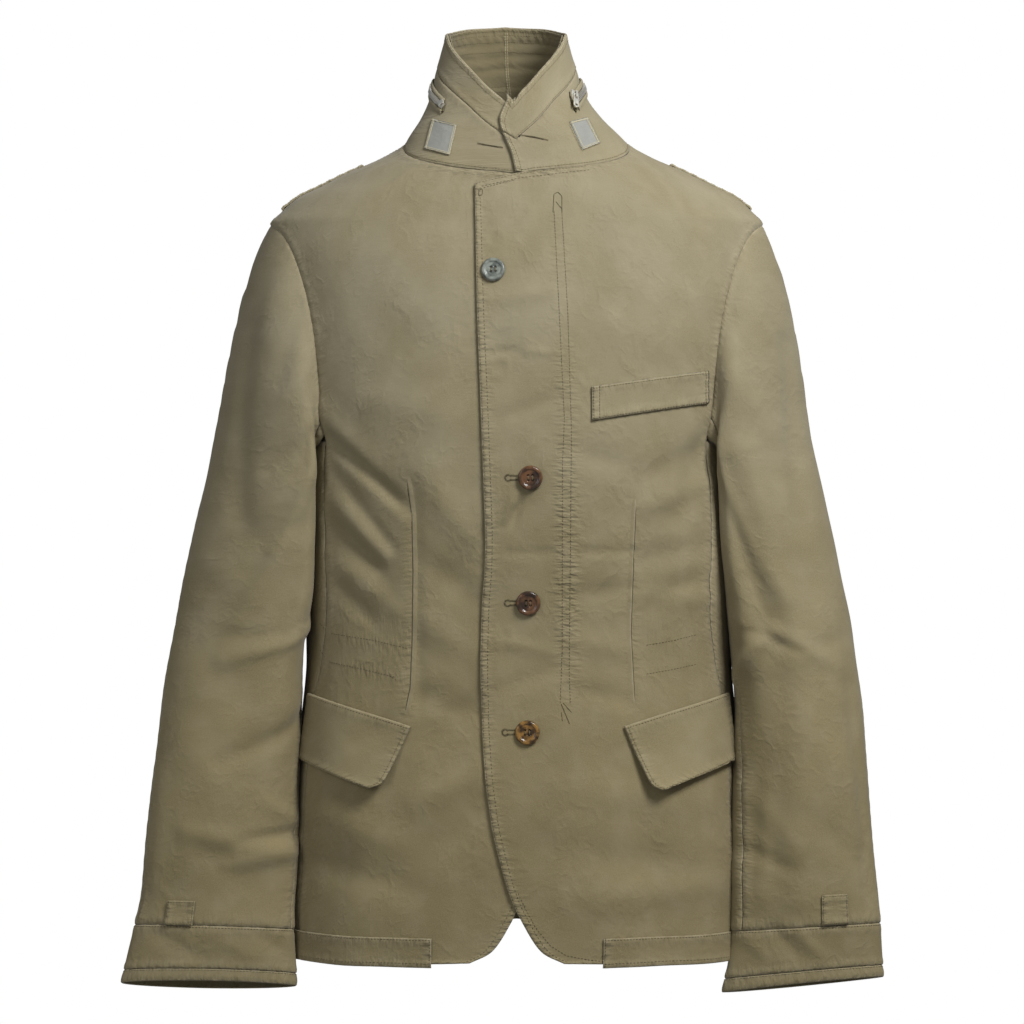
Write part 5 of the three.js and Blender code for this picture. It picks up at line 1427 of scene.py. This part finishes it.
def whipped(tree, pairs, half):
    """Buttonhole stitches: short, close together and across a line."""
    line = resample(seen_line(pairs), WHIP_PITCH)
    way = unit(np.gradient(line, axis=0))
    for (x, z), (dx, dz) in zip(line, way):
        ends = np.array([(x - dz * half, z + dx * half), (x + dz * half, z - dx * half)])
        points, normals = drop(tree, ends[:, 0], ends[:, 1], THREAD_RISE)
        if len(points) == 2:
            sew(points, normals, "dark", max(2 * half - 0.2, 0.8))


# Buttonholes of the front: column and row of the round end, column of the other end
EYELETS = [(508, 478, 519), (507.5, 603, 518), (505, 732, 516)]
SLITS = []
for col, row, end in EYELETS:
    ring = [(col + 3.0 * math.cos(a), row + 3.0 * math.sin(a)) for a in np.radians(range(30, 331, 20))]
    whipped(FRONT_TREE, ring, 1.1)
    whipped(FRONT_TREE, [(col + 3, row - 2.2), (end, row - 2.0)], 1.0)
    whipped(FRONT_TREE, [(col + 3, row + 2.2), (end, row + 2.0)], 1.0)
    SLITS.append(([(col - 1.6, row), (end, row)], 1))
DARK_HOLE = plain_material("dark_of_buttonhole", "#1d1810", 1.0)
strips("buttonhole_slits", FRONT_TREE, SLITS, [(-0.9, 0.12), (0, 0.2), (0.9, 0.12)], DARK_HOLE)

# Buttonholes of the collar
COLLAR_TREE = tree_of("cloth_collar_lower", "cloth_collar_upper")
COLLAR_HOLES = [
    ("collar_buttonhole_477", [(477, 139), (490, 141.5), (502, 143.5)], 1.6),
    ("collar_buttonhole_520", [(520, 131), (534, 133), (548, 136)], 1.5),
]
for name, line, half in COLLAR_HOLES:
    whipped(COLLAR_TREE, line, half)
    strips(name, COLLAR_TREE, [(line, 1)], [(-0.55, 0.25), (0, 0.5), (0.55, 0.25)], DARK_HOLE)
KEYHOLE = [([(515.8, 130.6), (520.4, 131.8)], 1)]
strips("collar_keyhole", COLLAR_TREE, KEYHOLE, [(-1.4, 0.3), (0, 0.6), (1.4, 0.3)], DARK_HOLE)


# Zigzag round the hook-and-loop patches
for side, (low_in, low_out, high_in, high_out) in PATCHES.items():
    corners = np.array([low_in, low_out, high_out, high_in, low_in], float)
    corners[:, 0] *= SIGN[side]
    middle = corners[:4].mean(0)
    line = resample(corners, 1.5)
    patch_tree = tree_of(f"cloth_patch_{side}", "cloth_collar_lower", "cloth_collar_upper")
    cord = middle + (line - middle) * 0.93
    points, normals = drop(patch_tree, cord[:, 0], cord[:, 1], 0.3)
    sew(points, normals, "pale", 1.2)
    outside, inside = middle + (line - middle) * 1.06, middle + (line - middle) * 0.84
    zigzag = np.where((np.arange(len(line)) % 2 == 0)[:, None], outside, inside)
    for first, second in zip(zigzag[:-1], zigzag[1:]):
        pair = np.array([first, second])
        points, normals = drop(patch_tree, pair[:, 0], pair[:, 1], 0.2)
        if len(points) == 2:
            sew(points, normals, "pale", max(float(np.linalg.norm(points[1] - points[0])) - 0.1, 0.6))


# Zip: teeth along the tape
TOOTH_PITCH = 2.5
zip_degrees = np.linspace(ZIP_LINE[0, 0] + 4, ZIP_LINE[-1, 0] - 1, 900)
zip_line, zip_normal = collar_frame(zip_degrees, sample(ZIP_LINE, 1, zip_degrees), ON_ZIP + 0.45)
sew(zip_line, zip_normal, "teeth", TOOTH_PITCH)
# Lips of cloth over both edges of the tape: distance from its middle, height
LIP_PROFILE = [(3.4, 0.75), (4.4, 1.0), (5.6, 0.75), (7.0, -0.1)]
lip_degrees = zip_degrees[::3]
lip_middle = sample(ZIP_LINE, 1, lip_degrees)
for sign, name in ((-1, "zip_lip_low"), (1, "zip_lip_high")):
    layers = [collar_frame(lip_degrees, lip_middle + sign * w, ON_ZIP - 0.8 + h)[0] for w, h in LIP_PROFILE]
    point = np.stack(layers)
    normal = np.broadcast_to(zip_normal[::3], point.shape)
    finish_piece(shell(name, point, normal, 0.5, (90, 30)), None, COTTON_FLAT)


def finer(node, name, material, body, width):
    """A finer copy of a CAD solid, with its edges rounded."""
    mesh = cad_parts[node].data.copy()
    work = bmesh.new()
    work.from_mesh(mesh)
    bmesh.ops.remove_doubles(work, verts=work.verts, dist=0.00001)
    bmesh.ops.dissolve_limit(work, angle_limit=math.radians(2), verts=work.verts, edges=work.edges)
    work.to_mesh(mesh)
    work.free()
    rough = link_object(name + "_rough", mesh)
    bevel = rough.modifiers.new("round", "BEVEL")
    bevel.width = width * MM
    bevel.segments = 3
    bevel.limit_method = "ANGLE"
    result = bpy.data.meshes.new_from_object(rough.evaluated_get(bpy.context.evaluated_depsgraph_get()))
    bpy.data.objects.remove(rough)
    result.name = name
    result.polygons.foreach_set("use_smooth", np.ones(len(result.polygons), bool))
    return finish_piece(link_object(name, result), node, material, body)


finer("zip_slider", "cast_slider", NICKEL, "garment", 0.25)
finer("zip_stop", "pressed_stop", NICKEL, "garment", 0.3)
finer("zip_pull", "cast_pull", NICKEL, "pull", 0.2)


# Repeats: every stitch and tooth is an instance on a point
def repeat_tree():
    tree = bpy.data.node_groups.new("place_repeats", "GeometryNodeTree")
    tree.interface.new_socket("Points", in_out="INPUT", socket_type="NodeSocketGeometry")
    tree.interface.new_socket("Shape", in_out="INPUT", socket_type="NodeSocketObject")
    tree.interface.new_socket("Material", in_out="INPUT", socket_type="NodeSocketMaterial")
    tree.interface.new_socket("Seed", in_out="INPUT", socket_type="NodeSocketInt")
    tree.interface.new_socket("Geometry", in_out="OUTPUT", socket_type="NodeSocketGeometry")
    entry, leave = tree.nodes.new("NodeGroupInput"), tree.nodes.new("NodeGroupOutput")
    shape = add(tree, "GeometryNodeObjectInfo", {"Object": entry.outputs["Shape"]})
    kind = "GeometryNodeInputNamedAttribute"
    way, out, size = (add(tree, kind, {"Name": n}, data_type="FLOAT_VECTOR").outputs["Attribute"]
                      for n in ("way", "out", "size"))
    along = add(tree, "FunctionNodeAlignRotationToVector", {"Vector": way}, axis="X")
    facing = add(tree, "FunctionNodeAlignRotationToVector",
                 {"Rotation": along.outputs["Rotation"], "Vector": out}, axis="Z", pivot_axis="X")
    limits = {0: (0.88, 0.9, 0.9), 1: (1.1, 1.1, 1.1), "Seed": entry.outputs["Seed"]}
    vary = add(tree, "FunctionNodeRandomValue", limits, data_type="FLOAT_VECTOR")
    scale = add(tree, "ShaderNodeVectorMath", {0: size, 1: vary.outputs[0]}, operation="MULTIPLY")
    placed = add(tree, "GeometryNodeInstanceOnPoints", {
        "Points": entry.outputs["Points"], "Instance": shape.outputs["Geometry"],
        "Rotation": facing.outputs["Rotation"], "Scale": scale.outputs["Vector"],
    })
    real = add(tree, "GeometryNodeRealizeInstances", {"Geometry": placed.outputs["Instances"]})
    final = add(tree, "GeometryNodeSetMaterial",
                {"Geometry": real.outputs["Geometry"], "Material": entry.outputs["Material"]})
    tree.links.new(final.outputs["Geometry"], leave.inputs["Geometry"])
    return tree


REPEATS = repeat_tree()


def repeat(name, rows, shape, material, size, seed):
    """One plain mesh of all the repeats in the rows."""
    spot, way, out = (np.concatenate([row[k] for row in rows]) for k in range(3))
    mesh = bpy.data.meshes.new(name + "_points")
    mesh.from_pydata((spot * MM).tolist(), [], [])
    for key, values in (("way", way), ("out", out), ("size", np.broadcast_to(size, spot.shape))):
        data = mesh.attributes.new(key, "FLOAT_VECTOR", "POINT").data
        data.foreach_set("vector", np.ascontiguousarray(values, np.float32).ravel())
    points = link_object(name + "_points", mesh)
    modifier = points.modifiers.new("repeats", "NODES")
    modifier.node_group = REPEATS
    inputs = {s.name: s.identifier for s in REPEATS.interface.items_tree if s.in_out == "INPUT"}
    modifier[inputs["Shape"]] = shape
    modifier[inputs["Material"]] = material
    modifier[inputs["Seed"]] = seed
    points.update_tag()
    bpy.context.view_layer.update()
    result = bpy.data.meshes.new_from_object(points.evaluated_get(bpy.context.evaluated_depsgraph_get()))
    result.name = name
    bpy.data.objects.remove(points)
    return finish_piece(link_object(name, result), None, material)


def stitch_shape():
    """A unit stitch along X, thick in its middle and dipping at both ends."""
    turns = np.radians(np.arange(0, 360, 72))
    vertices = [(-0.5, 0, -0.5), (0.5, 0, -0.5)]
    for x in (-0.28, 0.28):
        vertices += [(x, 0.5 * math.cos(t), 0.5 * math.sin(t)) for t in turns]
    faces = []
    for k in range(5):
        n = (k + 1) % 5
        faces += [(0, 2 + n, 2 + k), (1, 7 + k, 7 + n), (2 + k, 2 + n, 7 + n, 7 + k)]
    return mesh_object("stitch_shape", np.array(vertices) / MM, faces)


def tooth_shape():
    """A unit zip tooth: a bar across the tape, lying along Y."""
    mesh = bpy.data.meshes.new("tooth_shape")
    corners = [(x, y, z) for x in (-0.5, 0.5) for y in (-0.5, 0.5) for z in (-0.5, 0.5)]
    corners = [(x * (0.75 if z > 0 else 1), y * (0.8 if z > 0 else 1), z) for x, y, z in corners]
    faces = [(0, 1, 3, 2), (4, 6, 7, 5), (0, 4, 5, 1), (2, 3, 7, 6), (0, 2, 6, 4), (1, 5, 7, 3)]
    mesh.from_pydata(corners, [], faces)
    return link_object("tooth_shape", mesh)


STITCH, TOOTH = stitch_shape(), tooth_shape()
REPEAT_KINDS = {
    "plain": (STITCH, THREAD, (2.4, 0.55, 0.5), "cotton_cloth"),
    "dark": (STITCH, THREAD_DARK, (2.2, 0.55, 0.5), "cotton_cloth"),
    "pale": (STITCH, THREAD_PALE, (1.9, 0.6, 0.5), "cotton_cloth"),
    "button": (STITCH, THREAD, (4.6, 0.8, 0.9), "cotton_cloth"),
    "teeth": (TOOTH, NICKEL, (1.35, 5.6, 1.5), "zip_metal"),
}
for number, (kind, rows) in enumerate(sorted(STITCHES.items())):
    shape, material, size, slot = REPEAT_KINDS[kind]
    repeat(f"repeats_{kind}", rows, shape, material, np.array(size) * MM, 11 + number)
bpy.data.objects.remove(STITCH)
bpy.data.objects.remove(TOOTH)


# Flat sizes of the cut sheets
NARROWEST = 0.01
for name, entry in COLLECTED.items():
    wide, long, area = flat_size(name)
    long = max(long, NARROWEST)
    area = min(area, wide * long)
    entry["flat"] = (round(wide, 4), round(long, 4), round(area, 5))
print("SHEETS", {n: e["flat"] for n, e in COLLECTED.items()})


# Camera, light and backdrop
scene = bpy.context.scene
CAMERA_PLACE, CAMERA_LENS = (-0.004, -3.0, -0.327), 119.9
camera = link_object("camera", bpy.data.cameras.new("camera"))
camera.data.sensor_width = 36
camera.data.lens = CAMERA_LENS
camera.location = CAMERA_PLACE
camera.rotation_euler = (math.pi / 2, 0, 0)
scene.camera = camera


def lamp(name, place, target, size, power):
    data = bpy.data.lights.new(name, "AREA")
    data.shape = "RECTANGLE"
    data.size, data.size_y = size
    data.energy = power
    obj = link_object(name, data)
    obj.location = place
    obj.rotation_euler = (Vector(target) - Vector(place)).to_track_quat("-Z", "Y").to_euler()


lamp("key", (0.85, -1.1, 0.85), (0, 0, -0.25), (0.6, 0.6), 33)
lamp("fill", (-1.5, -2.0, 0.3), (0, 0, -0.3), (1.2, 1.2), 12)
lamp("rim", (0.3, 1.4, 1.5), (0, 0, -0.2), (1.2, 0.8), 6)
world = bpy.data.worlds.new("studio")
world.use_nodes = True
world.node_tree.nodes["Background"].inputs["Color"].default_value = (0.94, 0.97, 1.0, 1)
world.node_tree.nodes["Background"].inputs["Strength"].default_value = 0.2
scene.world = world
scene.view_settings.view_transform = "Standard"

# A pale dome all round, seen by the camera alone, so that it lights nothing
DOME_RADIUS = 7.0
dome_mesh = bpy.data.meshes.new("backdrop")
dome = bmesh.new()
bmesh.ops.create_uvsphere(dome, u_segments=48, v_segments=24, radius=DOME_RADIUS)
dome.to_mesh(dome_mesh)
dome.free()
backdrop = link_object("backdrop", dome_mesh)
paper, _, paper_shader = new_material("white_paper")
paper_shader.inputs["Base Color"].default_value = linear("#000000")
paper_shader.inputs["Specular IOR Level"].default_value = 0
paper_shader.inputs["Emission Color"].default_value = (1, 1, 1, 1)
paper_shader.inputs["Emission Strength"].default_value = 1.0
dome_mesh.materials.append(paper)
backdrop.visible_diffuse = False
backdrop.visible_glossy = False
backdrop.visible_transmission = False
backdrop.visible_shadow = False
^^^^
GOAL OF THE EXERCISE: Your output must be the lines of the material above, from the first through the line that contains "(0.9, 0.12)], DARK_HOLE)", copied exactly. Include both endpoints and nothing else.

ANSWER TO THE EXERCISE:
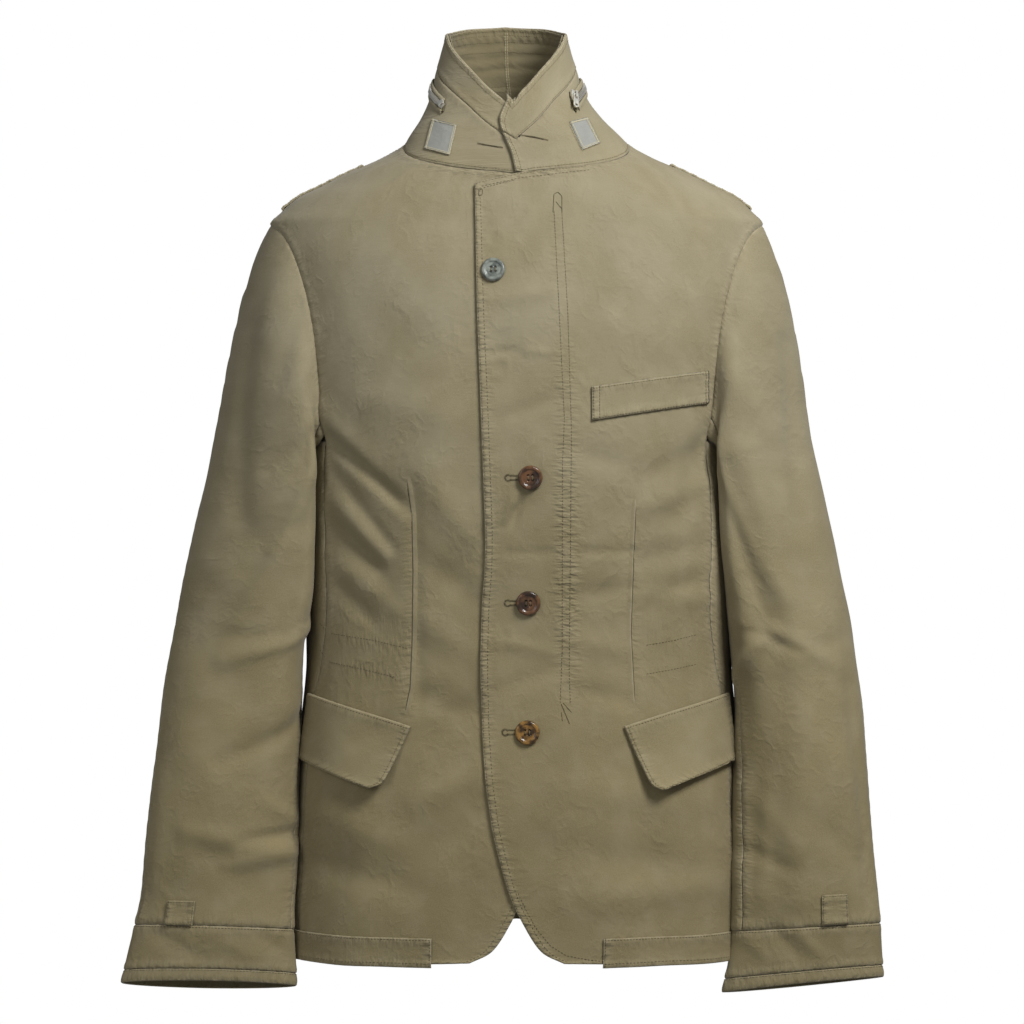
Write part 5 of the three.js and Blender code for this picture. It picks up at line 1427 of scene.py. This part finishes it.
def whipped(tree, pairs, half):
    """Buttonhole stitches: short, close together and across a line."""
    line = resample(seen_line(pairs), WHIP_PITCH)
    way = unit(np.gradient(line, axis=0))
    for (x, z), (dx, dz) in zip(line, way):
        ends = np.array([(x - dz * half, z + dx * half), (x + dz * half, z - dx * half)])
        points, normals = drop(tree, ends[:, 0], ends[:, 1], THREAD_RISE)
        if len(points) == 2:
            sew(points, normals, "dark", max(2 * half - 0.2, 0.8))


# Buttonholes of the front: column and row of the round end, column of the other end
EYELETS = [(508, 478, 519), (507.5, 603, 518), (505, 732, 516)]
SLITS = []
for col, row, end in EYELETS:
    ring = [(col + 3.0 * math.cos(a), row + 3.0 * math.sin(a)) for a in np.radians(range(30, 331, 20))]
    whipped(FRONT_TREE, ring, 1.1)
    whipped(FRONT_TREE, [(col + 3, row - 2.2), (end, row - 2.0)], 1.0)
    whipped(FRONT_TREE, [(col + 3, row + 2.2), (end, row + 2.0)], 1.0)
    SLITS.append(([(col - 1.6, row), (end, row)], 1))
DARK_HOLE = plain_material("dark_of_buttonhole", "#1d1810", 1.0)
strips("buttonhole_slits", FRONT_TREE, SLITS, [(-0.9, 0.12), (0, 0.2), (0.9, 0.12)], DARK_HOLE)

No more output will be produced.